Money: Botswana's pula currently trades at 13.6 to the dollar, but safari camps quote in USD anyway. ATMs exist in Gaborone, Maun and Kasane — nowhere else. Camps add 3-5% credit card surcharges, so bring clean, new $100 bills for tips and extras. The move: pay camp bills in pula if they'll accept it — you'll save 5-7% on the exchange rate. Street vendors in Maun take dollars but give change in pula at terrible rates. Camps expect $15-20 per guide per day in tips, so budget accordingly. Pro tip: the forex booth at Maun airport gives better rates than banks, and they're open for all flight arrivals.

Cultural Respect: The San people at D'Kar village still hunt with poison arrows, but don't photograph them without asking — 50 pula ($3.70) per photo is expected. When guides say 'hello' clicks in the San language, try the tongue-click greeting back — they'll appreciate the effort even if you butcher it. At village visits, women should cover shoulders and knees; men should remove hats. Don't point with your index finger — it's how they indicate enemies. The faux pas to avoid: treating the San like tourist exhibits. Instead, buy their handicrafts at the D'kar craft shop where beadwork runs 150-600 pula ($11-44) and the money goes directly to families.

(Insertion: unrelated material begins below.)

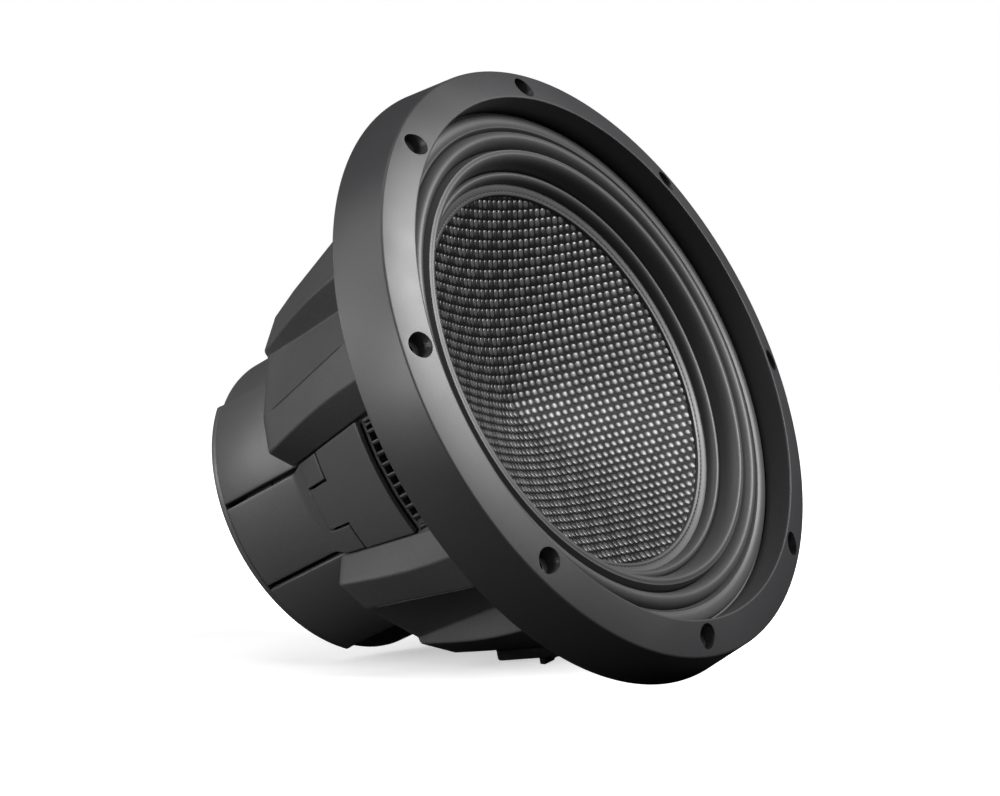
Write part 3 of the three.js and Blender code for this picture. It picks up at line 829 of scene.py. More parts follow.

Food Safety: Botswana beef is legendary — the T-bone at the President's Lodge in Francistown costs 120 pula ($8.80) and feeds two. But that steak will be well-done unless you specify otherwise. In camps, don't refuse the traditional seswaa (shredded goat) — it's rude, and actually tastes like tender pot roast. The water's safe at lodges (they filter everything), but buy bottled water in villages at 12 pula ($0.88) per liter. Street food in Maun: try the vetkoek (fried dough) filled with mince for 8 pula ($0.60) — the oil's always hot enough to kill anything. One warning: the mopane worms sold at markets look like caterpillars because they are — chewy, nutty, and definitely an acquired texture.

When to Visit

April to September is the sweet spot — temperatures hover at 25-28°C (77-82°F) with zero rainfall and animals concentrated around water sources. This is peak safari season when camps charge 40-60% more: expect to pay 6,000-8,000 pula ($440-590) per night at luxury delta camps. October hits 38°C (100°F) but offers the best wildlife viewing as elephants swim the Chobe River in herds of 200-plus — plus shoulder-season rates drop 25%. November to March is green season: camps cost 2,500-4,000 pula ($185-295) nightly, but afternoon thunderstorms turn roads to mud and malaria risk peaks. December to February brings baby animals and bird migrations — photographers pay premium for this despite 70% humidity. March sees the zebra migration to Deception Valley, but getting there means 12-hour drives through axle-deep sand. The secret month? May: floodwaters peak in the delta, temperatures sit at 24°C (75°F), and camps still offer shoulder-season rates. Avoid August if you're budget-conscious — it's school holidays in Southern Africa, camps book solid at top prices, and you'll share sightings with 20 vehicles instead of two.